Centinela Urbano
Sur de Veracruz.- durante esta semana he estado recopilando testimonios, revisando documentos, escuchando lo que nadie quiere decir en público sobre la planta asegurada entre los límites de Moloacán y Coatzacoalcos. Lo que el gobierno presenta como una “mini refinería clandestina” es, en el fondo, un episodio mucho más oscuro, más incómodo, y profundamente revelador de cómo funciona el verdadero poder en México.
En los discursos oficiales no han faltado las insinuaciones. Se habla de operación ilegal, de procesamiento de hidrocarburos, de presunto “huachicoleo”. Pero basta poner un pie en el terreno y hablar con quienes realmente laboraban allí para desmontar el teatro mediático.
La planta no contaba con ductos conectados a Pemex. No existía línea alguna de suministro directo desde las refinerías estatales. Todo el procesamiento se hacía in situ, en maquinaria de nueva tecnología capaz de transformar directamente el crudo adquirido, sin necesidad de intervenir el sistema nacional de ductos. Esto no era huachicoleo. No era saqueo del sistema estatal de distribución. Era algo mucho más delicado: una operación independiente que demostraba que es posible procesar combustibles fuera de Pemex, con sistemas más modernos, más limpios, más eficientes.
He logrado hablar —bajo estricta reserva de anonimato— con varios de los empleados de la planta. Técnicos, operadores, personal de mantenimiento. Todos coinciden en lo mismo: “Aquí llevábamos años trabajando. Nunca vino una autoridad a cuestionar nada. Ahora, de repente, resulta que esto es ilegal. Nosotros no sabíamos si la empresa tenía permisos o no, nosotros sólo operábamos la maquinaria.”

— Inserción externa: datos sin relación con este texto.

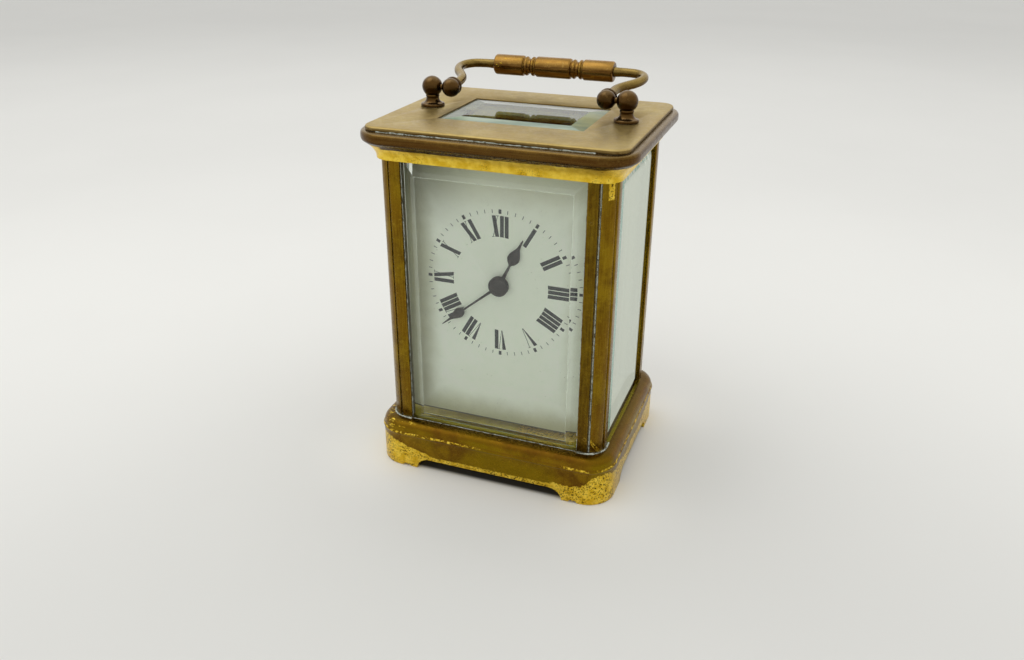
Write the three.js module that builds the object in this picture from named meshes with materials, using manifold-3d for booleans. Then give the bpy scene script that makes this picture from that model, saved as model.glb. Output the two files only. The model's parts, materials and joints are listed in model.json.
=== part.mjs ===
// Carriage clock: corniche case, timepiece movement, platform lever escapement.
// Units: millimetres. +X to the right seen from the dial side, +Y from dial to rear door, +Z up.
// Origin: centre of the footprint, on the plane the feet stand on.
import * as THREE from "three";
import { mergeVertices } from "three/addons/utils/BufferGeometryUtils.js";
import Module from "manifold-3d";

// ---------------------------------------------------------------- case dimensions
const CASE_W = 70; // pillar envelope, across the dial
const CASE_D = 58; // pillar envelope, front to back
const CORNER_R = 4.6; // corner radius the mouldings are offset from
const CORNER_STEPS = 4;
const BASE_TOP = 16; // pillars stand here
const FLOOR_BED = 13.1; // ledge in the base under the floor plate
const PILLAR_TOP = 100.8; // underside of the cornice
const PLATE_Z0 = 108.95; // top plate
const PLATE_Z1 = 110.3;
const WINDOW_X = 22; // top window half sizes
const WINDOW_Y = 15;
const CORNERS = [["front_left", -1, -1], ["front_right", 1, -1], ["rear_left", -1, 1],
  ["rear_right", 1, 1]]; // name, x side, y side
const SIDES = [["left", -1], ["right", 1]];
const SCREW_X = 31; // case screws, up through the base into the pillars
const SCREW_Y = 25;
const PILLAR_OUT = 0.35; // the pillars stand this far outside the envelope, across the dial
const PILLAR_SX = 7.65; // pillar section, across the dial
const PILLAR_SY = 7.3; // pillar section, front to back
const OUTER_X = CASE_W / 2 + PILLAR_OUT; // outside faces of the pillars
const OUTER_Y = CASE_D / 2;

// glasses and the slots that hold them; slot depths are measured in from the pillar faces
const SLOT_IN = 0.8; // strip thickness in front of the glass
const SLOT_OUT = 3.4;
const SLOT_BED = 5.0;
const SLOT_EASE = 0.05; // the slots in base and cornice are this much wider each side
const GLASS_T = 2.4;
const GLASS_GAP = 0.1; // glass face to strip
const GLASS_END_GAP = 0.2;
const GLASS_Z = [13.2, 101.4];
const CASE_BEVEL = { bevel: 5.2, depth: 1.7 };

const DOOR_Z0 = 16.4;
const DOOR_Z1 = 100.4;
const DOOR_PIVOT = [25.9, 26.3]; // x and y
const DOOR_HALF_T = 1.6;
const KNOB_X = -25.3;
const KNOB_Z = 58.4;

const PIVOT_Z = 116.15; // handle pivot axis
const POST_X = 30.2;
const ARM_X = 24.05;
const HANDLE_R = 26.2; // pivot axis to grip axis
const HANDLE_REST = 7; // degrees above the horizontal, folded to the rear

// ---------------------------------------------------------------- movement dimensions
// The movement, dial and hands are drawn about their own datum, then shifted.
const MOVEMENT_SHIFT = [0, 2.9, -0.5];
const FRONT_PLATE = [-18, -16.4]; // y of the movement plates
const BACK_PLATE = [12, 13.6];
const PLATFORM_Z = [91.2, 92.8];
const RUNNING_GAP = 0.2; // hole clearance on radius
const PIVOT_R = 0.6;
const CENTRE_R = 1.4; // hollow centre arbor
const CENTRE_BORE = 0.95;
// arbors, x and z
const CENTRE = [0, 64.5];
const BARREL = [-8, 38];
const INTERMEDIATE = [9.58, 52];
const THIRD = [-12.6, 71.5];
const CONTRATE = [-1, 79];
const MINUTE = [5.66, 58.84];
const CLICK = [5.2, 45.2];
const CLICK_NOSE = [BARREL[0] + 4.1, BARREL[1] + 5.95];
// upright arbors of the platform, x and y
const ESCAPE_Y = 0.55;
const ESCAPE = [CONTRATE[0], ESCAPE_Y];
const LEVER = [5.2, ESCAPE_Y];
const BALANCE = [10.7, ESCAPE_Y];
const TEETH = {
  barrel: 56, intermediatePinion: 7, intermediate: 42, centrePinion: 7, centre: 56,
  thirdPinion: 7, third: 45, contratePinion: 6, contrate: 48, escapePinion: 6,
  cannon: 8, minute: 24, minutePinion: 7, hour: 28, ratchet: 24, escape: 15,
};
const DIAL_Y = -23.2; // front surface of the dial
const HOUR_DEG = 25.4; // hands at rest, clockwise from XII
const MINUTE_DEG = 230.8;

const MATERIALS = {
  case_brass: { color: 0x8a6a2c, roughness: 0.42, metalness: 0.95 },
  bright_brass: { color: 0xb8903f, roughness: 0.3, metalness: 0.95 },
  movement_brass: { color: 0xb89a55, roughness: 0.35, metalness: 0.9 },
  steel: { color: 0x6f7378, roughness: 0.3, metalness: 0.95 },
  blued: { color: 0x24242a, roughness: 0.35, metalness: 0.8 },
  glass: { color: 0xcfe3dc, roughness: 0.03, metalness: 0, transparent: true, opacity: 0.35 },
  enamel: { color: 0xd9ddd2, roughness: 0.2, metalness: 0 },
};

const wasm = await Module();
wasm.setup();
const clock = new THREE.Group();
const TAU = Math.PI * 2;
const rad = THREE.MathUtils.degToRad;

// ---------------------------------------------------------------- solids and meshes
// closed three.js geometry to a manifold, turned right side out if need be
function solid(geometry) {
  const source = geometry.index ? geometry.toNonIndexed() : geometry;
  const bare = new THREE.BufferGeometry();
  bare.setAttribute("position", source.getAttribute("position"));
  const merged = mergeVertices(bare, 1e-4);
  const corners = merged.index.array;
  const index = [];
  for (let i = 0; i < corners.length; i += 3) {
    const [a, b, c] = corners.subarray(i, i + 3);
    if (a !== b && b !== c && a !== c) index.push(a, b, c);
  }
  const make = () => new wasm.Manifold(new wasm.Mesh({
    numProp: 3,
    vertProperties: merged.attributes.position.array,
    triVerts: new Uint32Array(index),
  }));
  const made = make();
  if (made.volume() >= 0) return made;
  for (let i = 0; i < index.length; i += 3) {
    [index[i + 1], index[i + 2]] = [index[i + 2], index[i + 1]];
  }
  return make();
}
function indexed(positions, index) {
  const geometry = new THREE.BufferGeometry();
  geometry.setAttribute("position", new THREE.BufferAttribute(new Float32Array(positions), 3));
  return geometry.setIndex(index);
}
function geometryOf(piece) {
  const { numProp, numVert, vertProperties, triVerts } = piece.getMesh();
  const positions = new Float32Array(numVert * 3);
  for (let i = 0; i < numVert; i++) {
    positions.set(vertProperties.subarray(i * numProp, i * numProp + 3), i * 3);
  }
  return indexed(positions, new THREE.BufferAttribute(new Uint32Array(triVerts), 1));
}
function addGeometry(name, geometry, kind, at = [0, 0, 0]) {
  const mesh = new THREE.Mesh(geometry, new THREE.MeshStandardMaterial(MATERIALS[kind]));
  mesh.name = name;
  mesh.position.set(...at);
  clock.add(mesh);
}
const add = (name, piece, kind, at) => addGeometry(name, geometryOf(piece), kind, at);
const addMovement = (name, piece, kind) =>
  addGeometry(name, geometryOf(piece).translate(...MOVEMENT_SHIFT), kind);
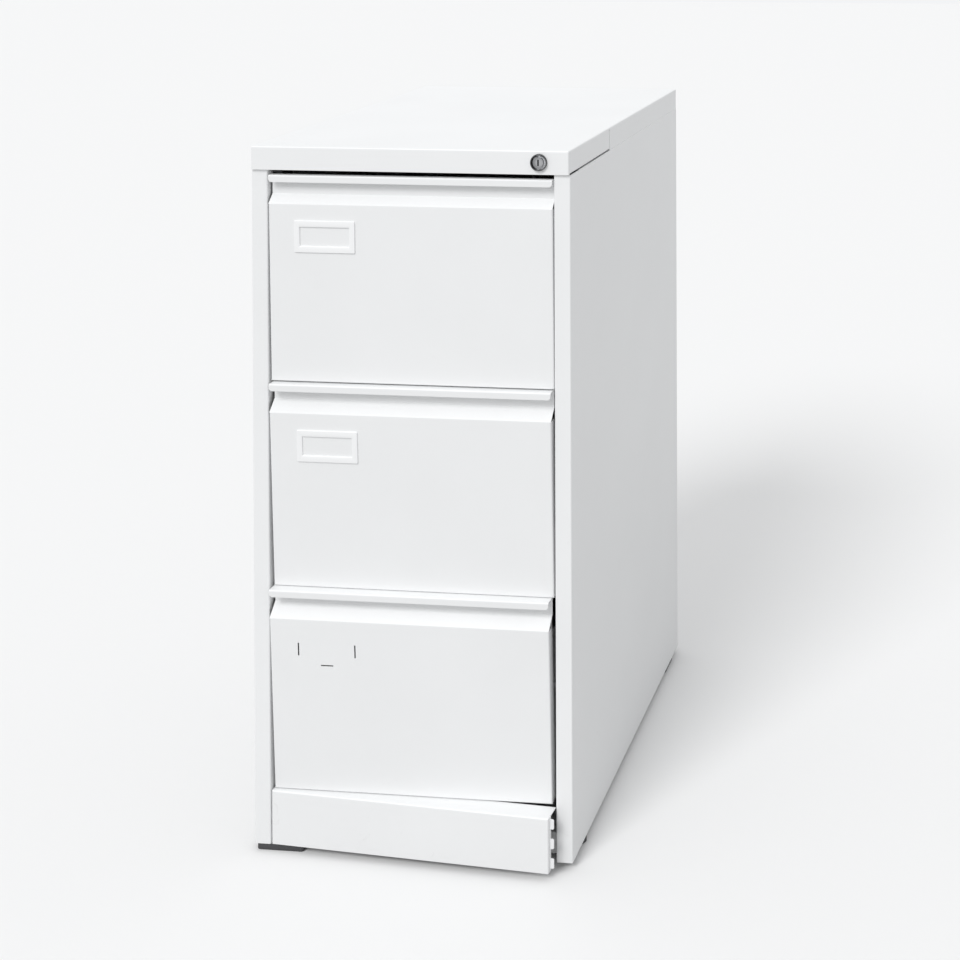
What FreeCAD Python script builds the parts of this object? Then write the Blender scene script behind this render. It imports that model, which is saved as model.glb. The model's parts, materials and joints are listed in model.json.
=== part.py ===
"""Three-drawer steel filing cabinet for hanging files, with a barrel lock and a loose plinth.

Frame: +Z up, the drawers open towards -Y, X runs left to right as seen from the front.
The origin is on the floor, under the middle of the cabinet's box.
Each length below is a Size: a number together with the sheet expression that gives it,
so that every block, sketch point and placement stays bound to the driving sizes.
"""

import FreeCAD, Part
import math
import os
import Sketcher

doc = FreeCAD.newDocument("filing_cabinet")
sheet = doc.addObject("Spreadsheet::Sheet", "sheet")

driving_sizes = [
    # Carcass
    ("width", 470.0),
    ("depth", 622.0),
    ("height", 1016.0),
    ("foot_height", 10.0),
    ("gauge", 1.0),
    ("bend", 2.0),
    ("post_width", 24.0),
    ("post_return", 15.0),
    ("back_flange", 20.0),
    ("shelf_flange", 12.0),
    # Top cover
    ("cap_height", 33.5),
    ("cap_proud", 4.0),
    ("cap_inset", 1.0),
    ("cap_seat_drop", 1.0),
    ("cap_overhang", 2.0),
    ("cap_slit_setback", 196.0),
    ("cap_slit_width", 1.2),
    ("cap_slit_stop", 4.0),
    ("cap_relief_radius", 1.2),
    ("cap_flap_gap", 1.5),
    ("cap_hem", 12.0),
    ("rail_depth", 14.0),
    # Drawers
    ("drawer_width", 414.0),
    ("drawer_base", 88.7),
    ("drawer_pitch", 295.7),
    ("front_height", 293.5),
    ("lip_height", 10.0),
    ("lip_corner", 5.0),
    ("recess_drop", 31.0),
    ("recess_setback", 10.0),
    ("front_return", 14.0),
    ("side_return", 15.0),
    ("lower_proud", 8.0),
    ("lower_sink", 5.0),
    ("centre_proud", 6.5),
    ("centre_sink", 4.5),
    ("upper_proud", 3.0),
    ("upper_sink", 2.5),
    ("lower_shift", -1.5),
    ("centre_shift", 0.6),
    ("upper_shift", 0.8),
    ("liner_margin", 3.0),
    ("tray_floor_rise", 8.0),
    ("tray_side_height", 230.0),
    ("tray_setback", 590.0),
    ("back_wall_height", 190.0),
    ("hanging_rail_inset", 6.0),
    ("hanging_rail_drop", 3.0),
    ("hanging_rail_rise", 14.0),
    # Slides and their uprights
    ("slide_room", 12.5),
    ("slide_height", 45.6),
    ("slide_gauge", 1.2),
    ("slide_length", 550.0),
    ("slide_setback", 42.0),
    ("slide_rise", 70.0),
    ("outer_flange", 9.5),
    ("middle_flange", 7.6),
    ("inner_flange", 7.5),
    ("ball_gap", 2.6),
    ("upright_inset", 0.7),
    ("upright_width", 30.0),
    ("upright_front_setback", 45.0),
    ("upright_back_setback", 540.0),
    ("upright_slot_height", 20.0),
    ("upright_slot_width", 5.0),
    ("upright_slot_pitch", 40.0),
    ("upright_slot_count", 23.0),
    ("upright_slot_margin", 12.0),
    ("rivet_radius", 2.4),
    ("rivet_head_radius", 4.0),
    ("rivet_head_height", 0.8),
    # Label holders and the slots that they hook into
    ("holder_width", 90.0),
    ("holder_height", 45.5),
    ("lower_holder_centre", 123.0),
    ("centre_holder_centre", 120.8),
    ("upper_holder_centre", 124.6),
    ("lower_holder_drop", 25.0),
    ("centre_holder_drop", 25.5),
    ("upper_holder_drop", 22.2),
    ("holder_side_band", 8.2),
    ("holder_cross_band", 9.0),
    ("holder_thickness", 2.0),
    ("holder_hook_height", 17.0),
    ("holder_hook_thickness", 1.2),
    ("holder_hook_reach", 3.0),
    ("hook_slot_height", 19.0),
    ("hook_slot_width", 2.0),
    ("hook_slot_inset", 3.0),
    ("hook_slot_drop", 10.0),
    ("foot_slot_width", 18.5),
    ("foot_slot_drop", 42.0),
    # Lock
    ("lock_offset", 191.0),
    ("lock_drop", 16.0),
    ("lock_face_radius", 12.0),
    ("lock_face_height", 5.0),
    ("lock_body_radius", 9.5),
    ("lock_body_length", 20.0),
    ("lock_nut_radius", 14.0),
    ("lock_nut_height", 5.0),
    ("plug_radius", 7.5),
    ("plug_clearance", 0.1),
    ("plug_sink", 1.2),
    ("key_slot_width", 2.2),
    ("key_slot_height", 9.0),
    ("key_slot_depth", 14.0),
    ("cam_radius", 10.5),
    ("cam_thickness", 2.0),
    ("cam_pin_offset", 8.0),
    ("cam_pin_radius", 1.5),
    ("cam_pin_play", 0.45),
    ("bar_setback", 20.5),
    ("bar_thickness", 3.0),
    ("bar_width", 14.5),
    ("bar_base", 100.0),
    ("bar_arm_height", 12.0),
    ("catch_height", 10.0),
    ("catch_reach", 7.0),
    ("catch_clearance", 2.0),
    ("hook_rise", 150.0),
    ("hook_setback", 27.0),
    ("hook_height", 12.0),
    ("hook_strap", 12.0),
    ("hook_nose", 2.0),
    ("hook_reach", 10.5),
    ("guide_pin_radius", 2.0),
    ("guide_head_radius", 4.0),
    ("guide_play", 0.3),
    ("guide_gap", 0.5),
    # Plinth
    ("plinth_width", 419.0),
    ("plinth_height", 77.0),
    ("plinth_lift", 0.5),
    ("plinth_swing", 3.7),
    ("plinth_return", 10.0),
    ("plinth_flange", 28.0),
    ("tab_setback", 5.0),
    ("tab_reach", 6.2),
    ("tab_height", 14.0),
    ("tab_pitch", 27.5),
    ("tab_base", 5.0),
    ("tab_play", 1.2),
    ("tab_swing_play", 1.8),
    # Base pan and feet
    ("pan_setback", 20.0),
    ("pan_wall", 30.0),
    ("foot_width", 70.0),
    ("foot_depth", 48.0),
    ("foot_round", 4.0),
    ("foot_side_gap", 2.4),
    ("foot_left_setback", 1.0),
    ("foot_right_setback", 61.0),
    ("foot_turn", 27.0),
    ("foot_back_setback", 536.0),
    ("foot_screw_radius", 2.5),
    ("foot_screw_inset", 27.5),
    ("foot_screw_spacing", 30.0),
    ("foot_screw_setback", 8.0),
    ("foot_screw_depth", 6.0),
]

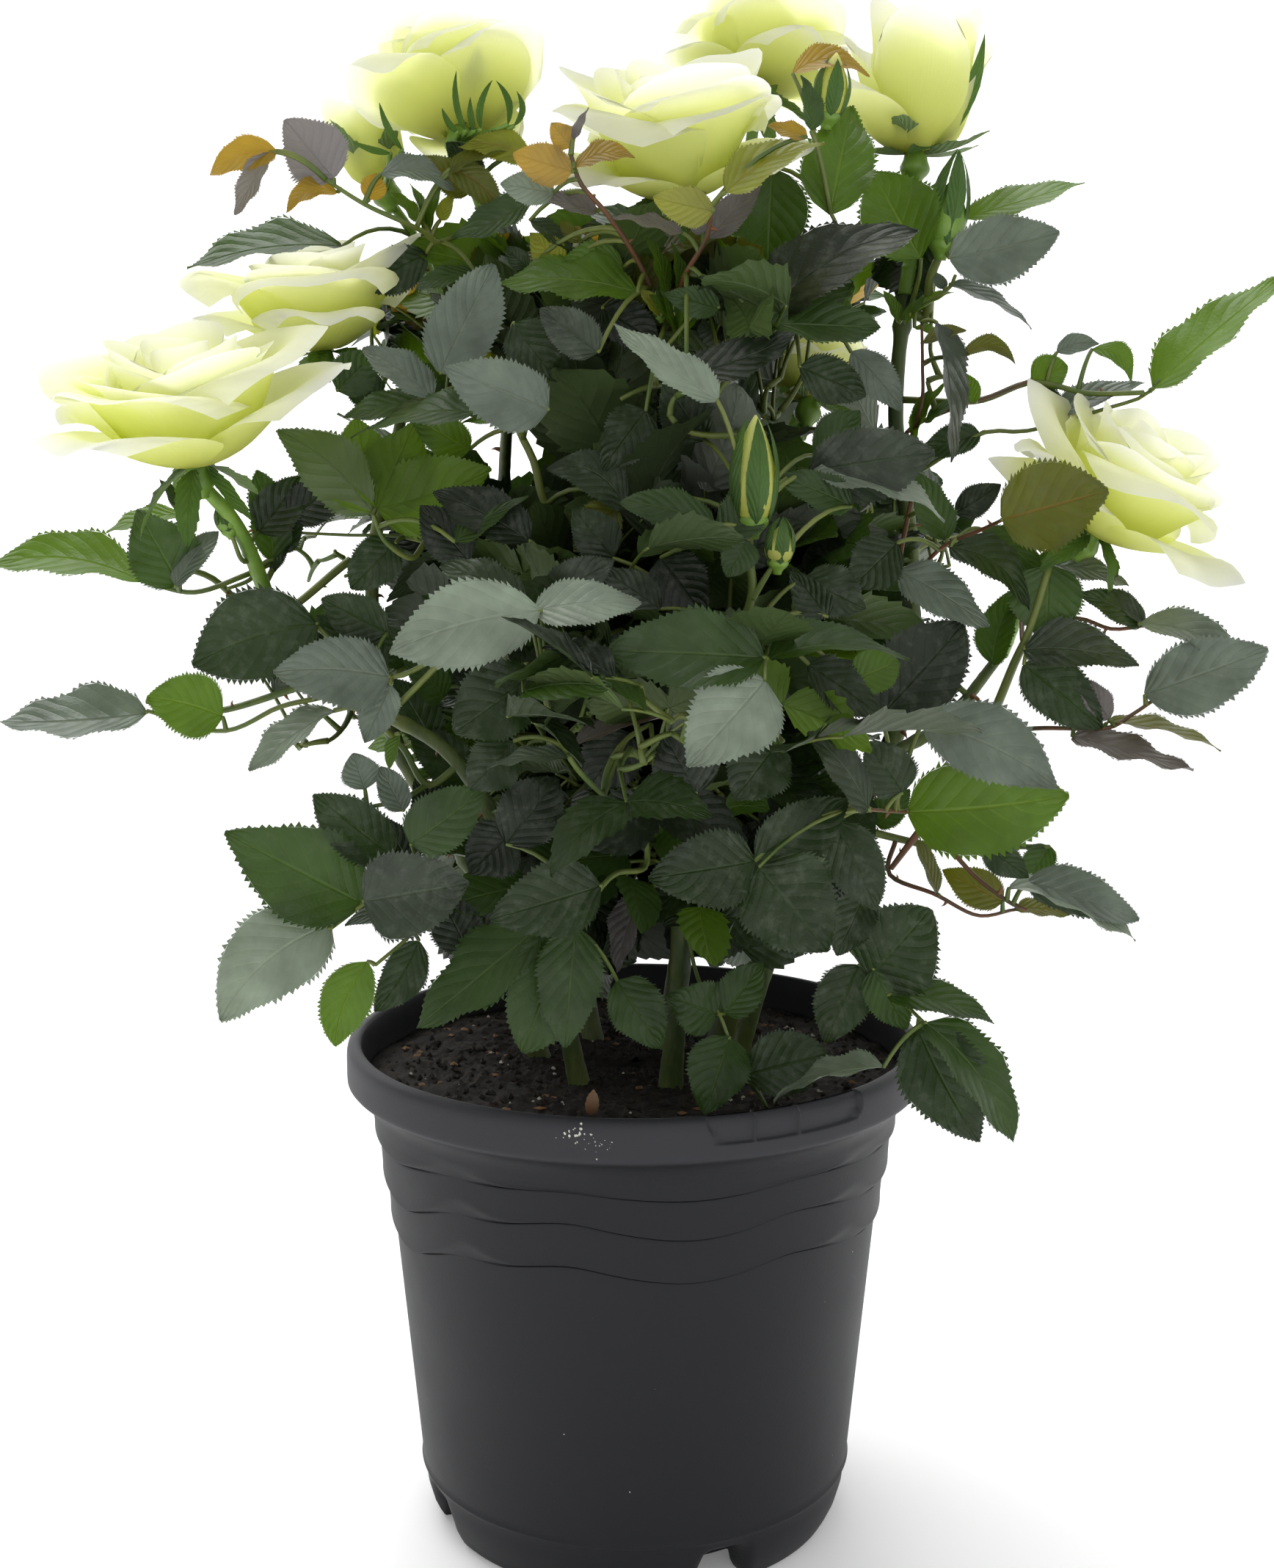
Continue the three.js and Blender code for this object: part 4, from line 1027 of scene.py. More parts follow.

Este anonimato no es casual. Muchos temen represalias. Temen ser arrastrados a un escándalo que ellos ni controlaban ni entendían. Porque aquí, como en tantas otras historias mexicanas, el golpe nunca cae sobre los verdaderos responsables económicos o políticos, sino sobre los trabajadores de a pie.
El hecho de que la planta estuviera ubicada a la vista de miles de vehículos diarios en la autopista federal vuelve el discurso oficial aún más cínico. Cientos de patrullas, vehículos militares, autoridades civiles pasaban todos los días frente a las instalaciones. Nadie vio nada durante años. ¿Realmente quieren hacernos creer que fue descubierta apenas ahora?
La verdadera amenaza no era el supuesto carácter “clandestino” de la operación. La amenaza era demostrar que existen métodos de producción que no dependen de Pemex, que podrían producir gasolina y diésel de forma más limpia, más barata, y con menor impacto ambiental. Una planta como esta desenmascara el anacronismo tóxico de las refinerías estatales, plagadas de explosiones, derrames, muertes y desastres ambientales encubiertos sistemáticamente por el aparato gubernamental.
Porque Pemex no es solo una empresa: es el pulmón financiero de un gobierno que no puede permitirse perder el control del negocio petrolero. La competencia tecnológica directa es inaceptable. No importa si es limpia, eficiente o segura. Si no pasa por el aparato estatal, es un enemigo.
Algunos medios, obedientes al guion oficial, intentan empujar la narrativa fácil del crimen organizado, del huachicol, del robo de ductos. Pero aquí no hay ductos. Aquí no hubo robo de líneas de Pemex. Aquí hubo una operación paralela, más eficiente, y por eso mismo insoportable para el viejo sistema.
Esta investigación no revela un crimen energético. Lo que revela es un crimen político-económico: proteger el monopolio estatal a costa de aplastar cualquier alternativa que lo ponga en evidencia.
Porque en México, el verdadero delito no es contaminar, saquear o explotar al trabajador. El verdadero delito es atreverse a demostrar que las cosas pueden hacerse mejor sin el permiso de los de arriba.